Fracture processes in coal measures strata under liquid CO2 phase transition blasting

Abstract

Liquid carbon dioxide phase-transition blasting (LCO2-PB) has been applied to improve the permeability coal seam and enhanced coalbed methane recovery (ECBM). However, the mechanical behavior of crack generation and propagation in LCO2-PB under true triaxial stresses, has not been studied in detail. In this paper, five small-scale experiments of LCO2-PB were carried out with different restraint stresses on concrete blocks (150 × 150 × 150 mm3). Three uniaxial strain-gauges were used to monitor the surface strain of the blocks. The results show that the dynamic shock and expansion exists in the process of LCO2-PB. The release pressure markedly affected the relationship between shock and expansion.
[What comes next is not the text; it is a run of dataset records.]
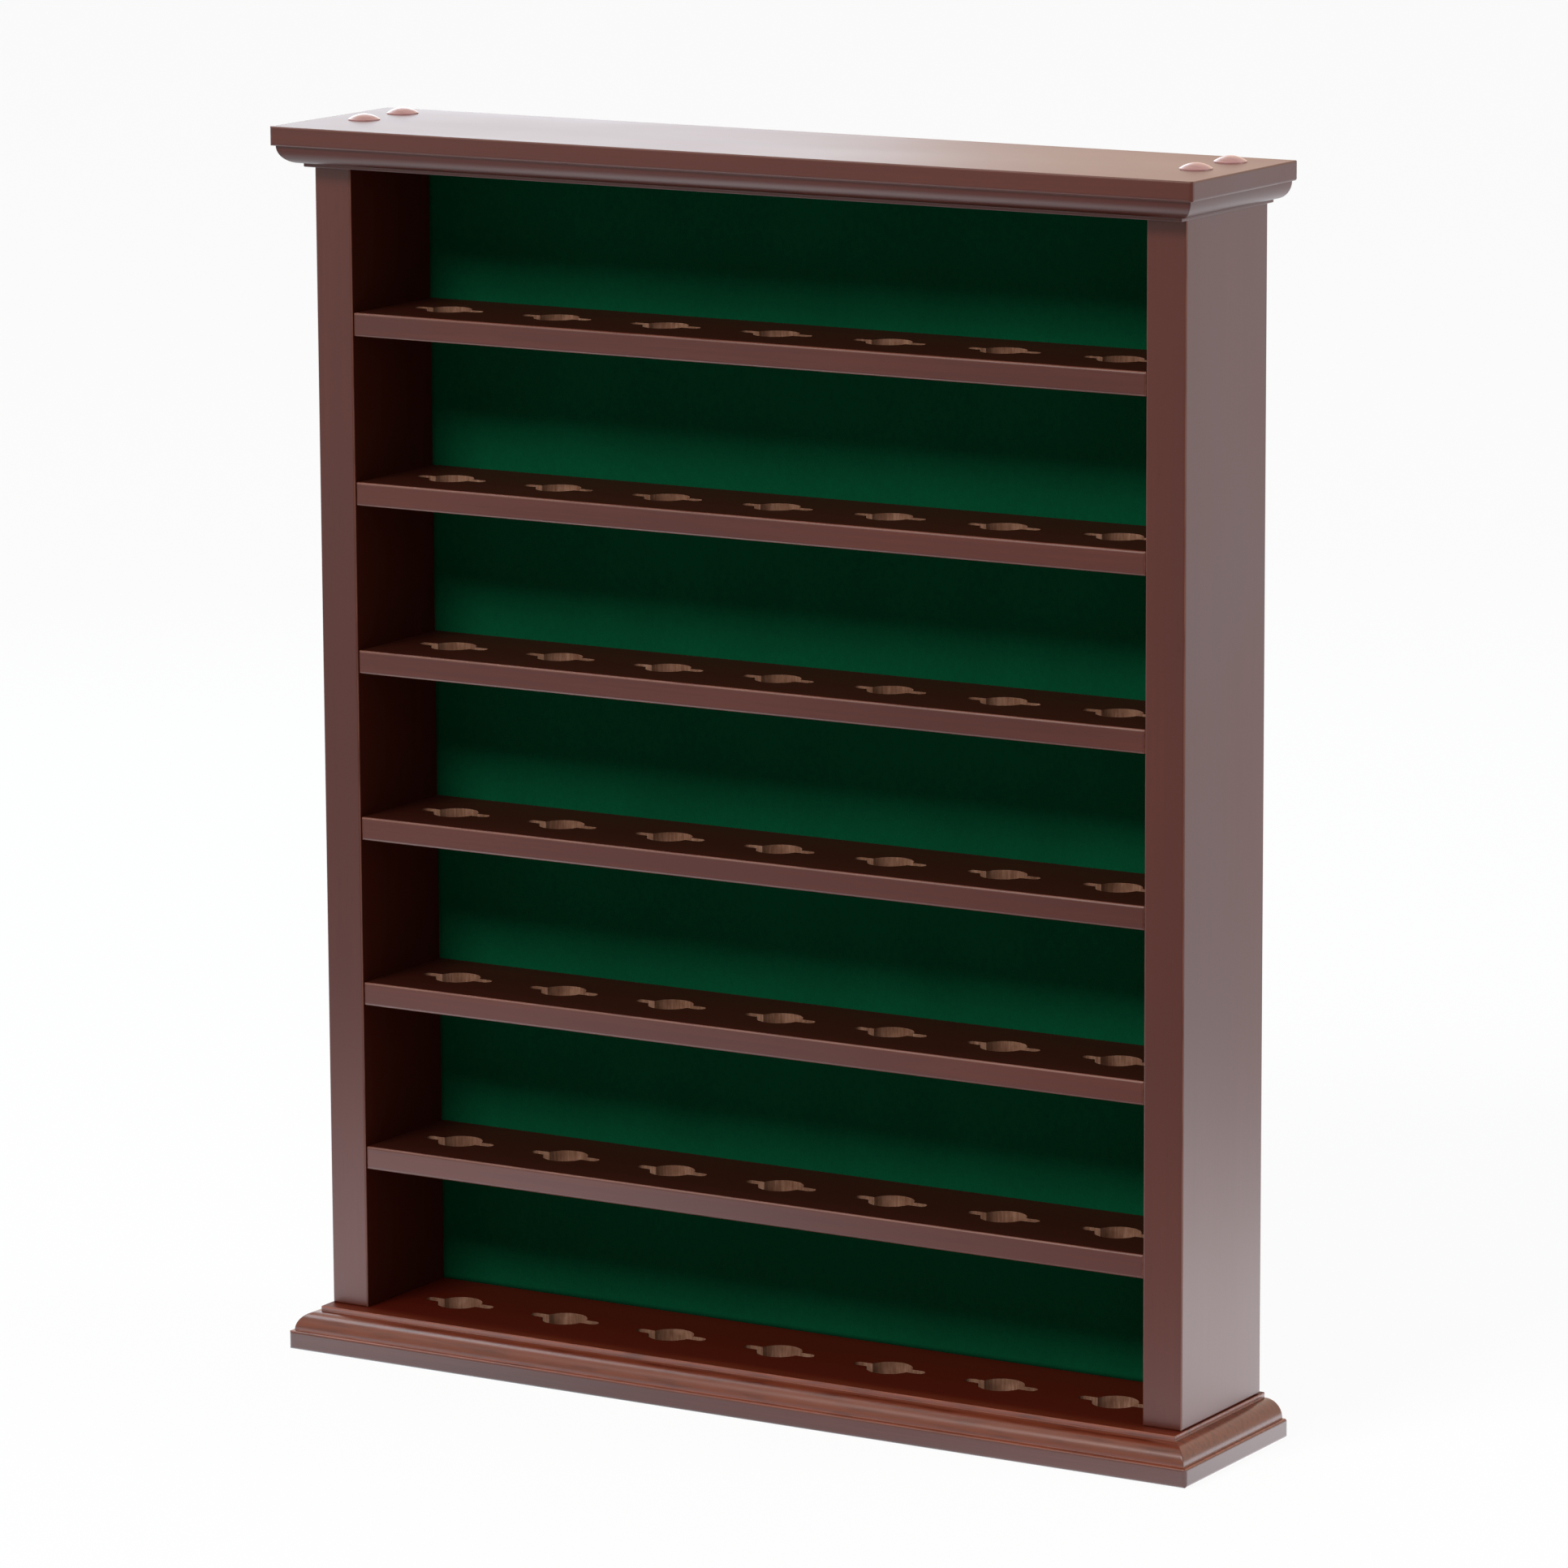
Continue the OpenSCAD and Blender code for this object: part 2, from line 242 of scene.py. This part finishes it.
def smooth_step(tree, value, start, end):
    """0 before start, 1 past end and smooth between them."""
    inputs = {"Value": value, "From Min": start, "From Max": end}
    return node(tree, "ShaderNodeMapRange", inputs, interpolation_type="SMOOTHSTEP").outputs[0]


def object_coords(tree):
    """The place on the object, in metres from its origin."""
    return node(tree, "ShaderNodeTexCoord").outputs["Object"]


def along_axes(tree, vector):
    """A vector's parts, as outputs named X, Y and Z."""
    return node(tree, "ShaderNodeSeparateXYZ", {0: vector}).outputs


def noise(tree, coords, scale, detail=3.0, roughness=0.5, offset=(0, 0, 0)):
    """Noise with its own scale, per metre, along each axis."""
    placed = node(tree, "ShaderNodeMapping", {"Vector": coords, "Location": offset, "Scale": scale})
    return node(tree, "ShaderNodeTexNoise", {
        "Vector": placed.outputs[0], "Scale": 1.0, "Detail": detail, "Roughness": roughness}).outputs["Fac"]


def bump(tree, height, distance, strength, rounding=0.0):
    """A bumped normal; rounding is the radius in metres that sharp edges seem to have."""
    inputs = {"Height": height, "Distance": distance, "Strength": strength}
    if rounding:
        inputs["Normal"] = node(tree, "ShaderNodeBevel", {"Radius": rounding}, samples=6).outputs[0]
    return node(tree, "ShaderNodeBump", inputs).outputs[0]


def grain_scale(axis, with_grain, across):
    """A noise's scale for a grain that runs along that axis."""
    return tuple(with_grain if name == axis else across for name in "XYZ")


def wood_grain(tree, coords, axis, shift):
    """Broad bands, fine streaks and pores, each from 0 to 1, for a board whose grain runs along axis."""
    bands = noise(tree, coords, grain_scale(axis, 3, 75), offset=(shift, 1.7 * shift, 0.6 * shift))
    streaks = noise(tree, coords, grain_scale(axis, 10, 620), detail=5, roughness=0.6,
                    offset=(shift, 0, shift))
    pores = noise(tree, coords, grain_scale(axis, 150, 2800), detail=2, offset=(0, shift, 3 * shift))
    return bands, streaks, pores


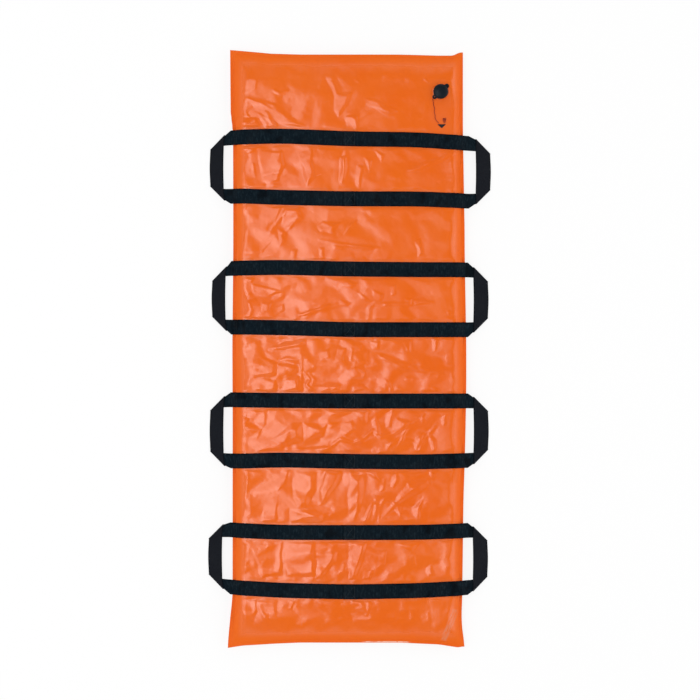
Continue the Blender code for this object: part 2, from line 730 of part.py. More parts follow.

The expansion of the borehole and the fracture zone decrease with the increase in the confining pressure stress, and it cannot affect the number and direction generated of the blast cracks. The release pressure plays a decisive role in the number of fractures. The propagation process of LCO2-PB fracture was affected by the combination of LCO2 volume and surrounding rock stress field. The increase in the volume of LCO2, mainly influenced the length of cracks rather than the number of those. The propagation direction of fractures can be determinate by the effects of confining pressure. The research results will help enhance CBM recovery and reduce the occurrence of the gas disaster.